D’après l’encyclopédie de l’année 2000, il y a actuellement dans le monde 33.820 dénominations protestantes différentes. Au fond, il faudrait dire qu’il y a autant de dénominations qu’il y a de protestants puisque chacun est son propre magistère et son propre prêtre. Avec le Concile et après le Concile, l’Église catholique a assumé tellement de postulats protestants qu’elle est en train de prendre le même chemin de l’auto-dissolution. Que le Seigneur de l’Église nous fasse la grâce d’une réforme rapide et énergique, une réforme in capite membris selon l’exemple du Concile de Trente.

Un prélat de la Curie romaine disait récemment que de ce Concile il ne resterait qu’une seule chose : une grande confusion. Et le Cardinal Stickler me disait qu’un jour on serait obligé de faire une révision du Concile et que notre Fraternité pourrait y contribuer. Ces symposiums organisés ici à Paris en sont une magnifique mise en œuvre.

  • 1Des milliers d’Eglises séparées existant de par le monde, il était impossible d’inviter chacune d’entre-elles à se faire représenter au Concile. Le cardinal Bea s’est résolu à entrer en contact avec les communautés les plus nombreuses et à les inviter à envoyer des délégations qui puissent représenter toutes les Églises qui leur étaient affiliées.

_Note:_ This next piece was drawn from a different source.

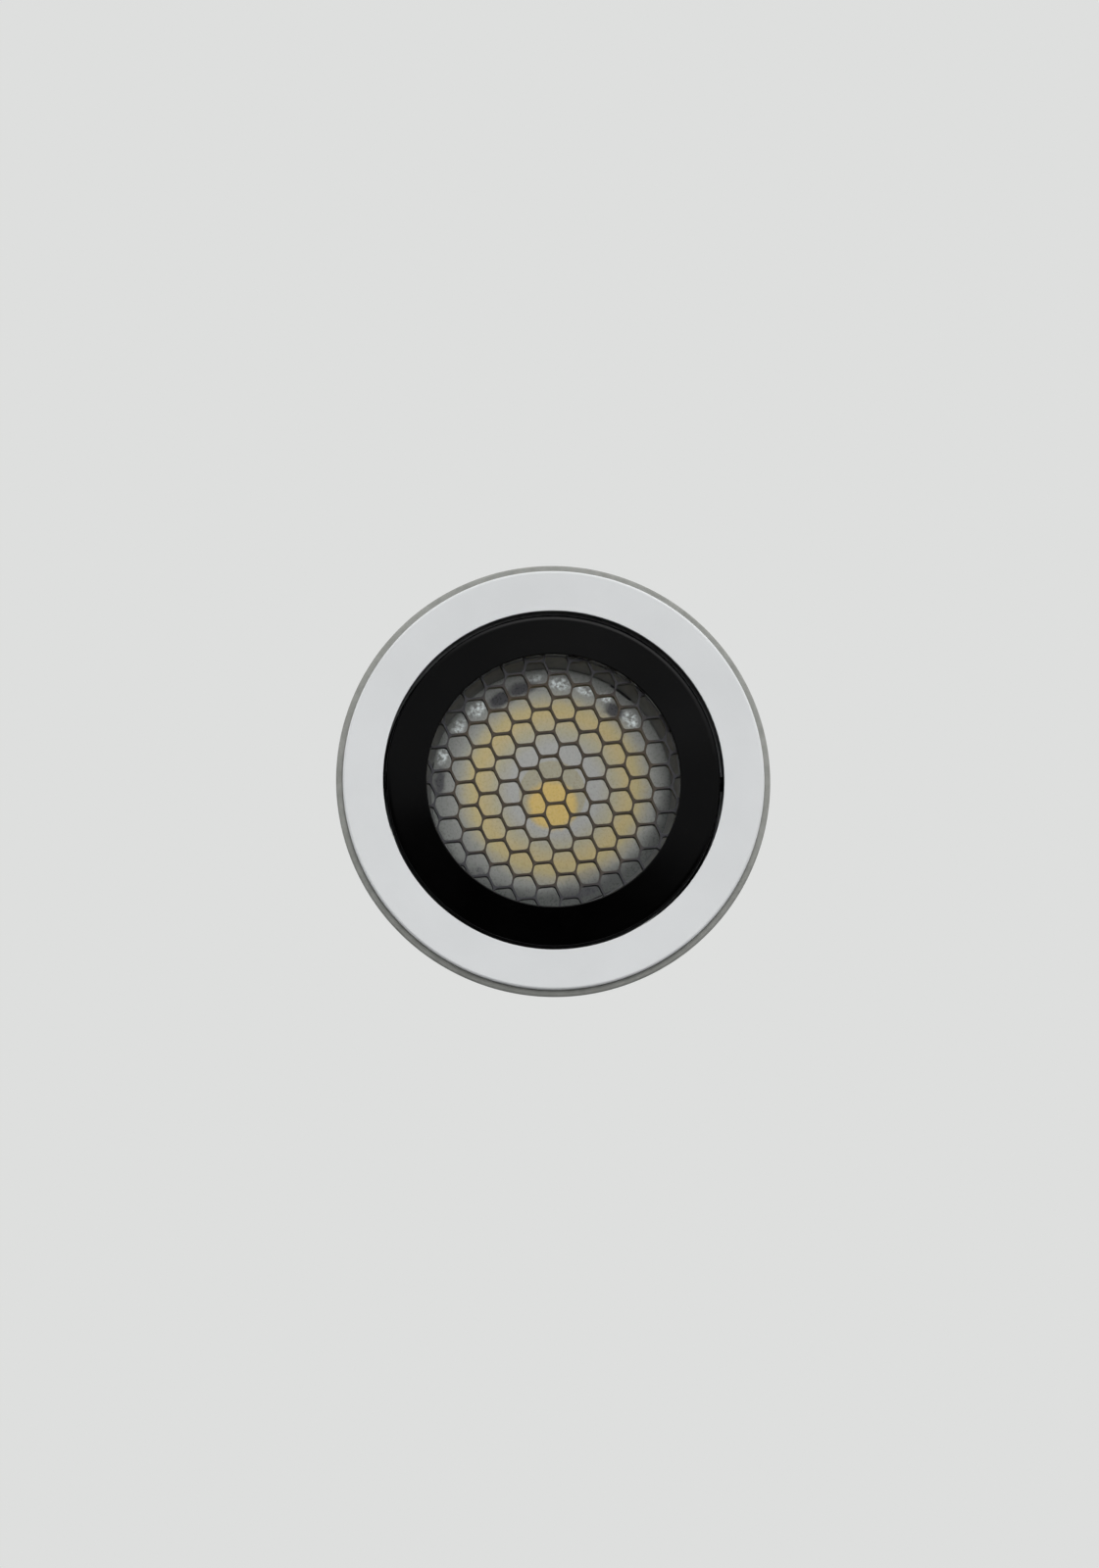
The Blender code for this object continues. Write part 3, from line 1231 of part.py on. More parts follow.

    Le cardinal Bea invita l’archevêque de Cantorbéry à envoyer une délégation représentant l’Église anglicane. L’invitation fut acceptée. (cf. Ralph M. Wiltgen, Le Rhin se jette dans le Tibre, p. 120.)
  • 2Savoir et Servir n° 56, p. 98.
  • 3Joseph, Cardinal Ratzinger, Œcuménisme et Politique, p. 189, éd. Fayard 1987.